Marcel Winatschek

The Supreme Sticker and Everything It Doesn’t Cover

A friend of mine is, without exaggeration, the most devoted Supreme collector I know. He doesn’t just own the shirts and the skatedecks—he has the towels, the keychains, the basketball, a brick with the logo molded into it. I don’t fully share the obsession but I understand the logic: buying into Supreme at that level is less about the objects than about belonging to a particular idea of cool at a particular moment, and that idea is powerful enough that people arrange their apartments around it.

Photographer Ahmad Smith took a different approach to the brand. He shot Erika Larson—art student, Brooklyn resident, person who apparently gives zero fucks—wearing essentially nothing: topless except for a Supreme logo sticker placed over one nipple, with her full natural bush presented directly at the camera in at least one frame. The series was shot for Sticks & Stones and it’s exactly as good as it sounds.

The shoot works because Larson looks like she’s using Supreme, not the other way around. The sticker is a prop, maybe a joke, definitely a statement about the relationship between branding and bodies and what gets covered and what doesn’t. She holds her ground with the kind of ease that makes the whole thing feel less like a photo shoot and more like a fact of nature. Here is a person. Here is her body. There’s a logo involved but it doesn’t change the fundamentals.

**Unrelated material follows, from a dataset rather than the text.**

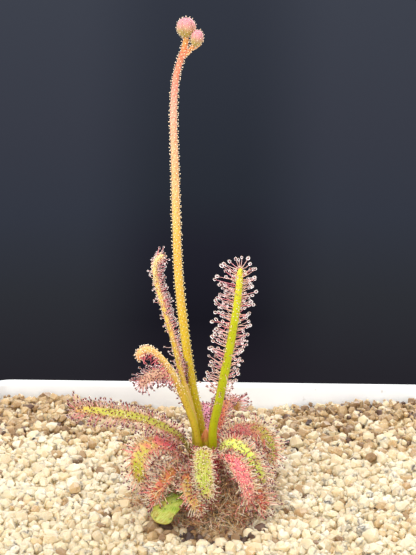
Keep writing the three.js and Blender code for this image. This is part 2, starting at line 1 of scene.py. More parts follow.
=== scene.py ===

I’ve been slowly coming around to Supreme’s appeal—the scarcity model, the cult identity, the way the red rectangle has colonized fashion culture so thoroughly that it now appears in places like this. Watching someone use the logo as decoration on naked skin, as both branding and punctuation, feels like the most honest thing you can do with a streetwear icon: strip away everything except the mark.

New York keeps producing people like this. Creative, unguarded, comfortable in their bodies in a way that feels almost aggressive if you’ve spent your life somewhere more careful. Larson works and dances and drinks and laughs and gets photographed topless for streetwear campaigns, and all of it is part of the same continuous life. The feminist reading and the horny reading aren’t in conflict here. They’re the same reading.